• _TASK DETAILS_: Print each line exactly as it is given.

Begin SUPPLIED DATA

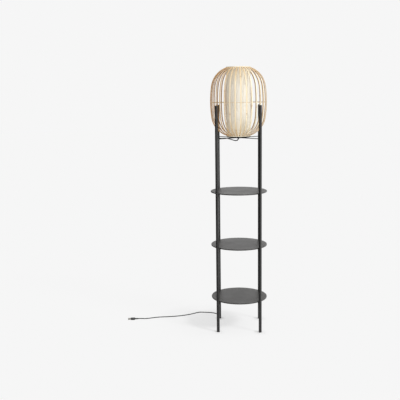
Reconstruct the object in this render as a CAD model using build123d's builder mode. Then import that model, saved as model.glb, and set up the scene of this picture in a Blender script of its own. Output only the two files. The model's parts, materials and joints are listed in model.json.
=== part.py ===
from build123d import *
import os
from math import cos, pi, radians, sin, sqrt, tan

# Floor lamp with three round shelves between four tube posts and a bamboo lantern on top.
# Millimetres, +Z up, origin on the floor on the lamp's axis, front towards -Y.

os.makedirs("parts", exist_ok=True)

# ---- driving dimensions -------------------------------------------------------------------

# Posts: four upright steel tubes, standing just outside the shelves.
post_diameter = 16.0
post_wall = 1.5
post_top = 1200.0
post_gap = 0.3
post_angles = {"front_left": 225, "front_right": 315, "back_left": 135, "back_right": 45}

# Plastic plugs at both ends of each post.
glide_height = 4.0
glide_round = 1.5
cap_height = 3.0
cap_round = 2.0
plug_length = 9.0
plug_clearance = 0.1

# Shelves: pressed steel discs with a turned-down rim and four lugs underneath.
shelf_radius = 150.0
shelf_sheet = 1.5
shelf_rim = 5.0
shelf_edge_round = 1.0
lower_shelf_top = 170.0
middle_shelf_top = 460.0
upper_shelf_top = 750.0
lug_width = 14.0
lug_drop = 20.0
lug_thickness = 2.0
lug_corner = 4.0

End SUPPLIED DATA

• _FULL ANSWER_:
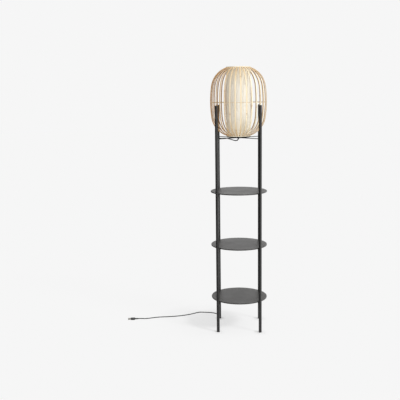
Reconstruct the object in this render as a CAD model using build123d's builder mode. Then import that model, saved as model.glb, and set up the scene of this picture in a Blender script of its own. Output only the two files. The model's parts, materials and joints are listed in model.json.
=== part.py ===
from build123d import *
import os
from math import cos, pi, radians, sin, sqrt, tan

# Floor lamp with three round shelves between four tube posts and a bamboo lantern on top.
# Millimetres, +Z up, origin on the floor on the lamp's axis, front towards -Y.

os.makedirs("parts", exist_ok=True)

# ---- driving dimensions -------------------------------------------------------------------

# Posts: four upright steel tubes, standing just outside the shelves.
post_diameter = 16.0
post_wall = 1.5
post_top = 1200.0
post_gap = 0.3
post_angles = {"front_left": 225, "front_right": 315, "back_left": 135, "back_right": 45}

# Plastic plugs at both ends of each post.
glide_height = 4.0
glide_round = 1.5
cap_height = 3.0
cap_round = 2.0
plug_length = 9.0
plug_clearance = 0.1

# Shelves: pressed steel discs with a turned-down rim and four lugs underneath.
shelf_radius = 150.0
shelf_sheet = 1.5
shelf_rim = 5.0
shelf_edge_round = 1.0
lower_shelf_top = 170.0
middle_shelf_top = 460.0
upper_shelf_top = 750.0
lug_width = 14.0
lug_drop = 20.0
lug_thickness = 2.0
lug_corner = 4.0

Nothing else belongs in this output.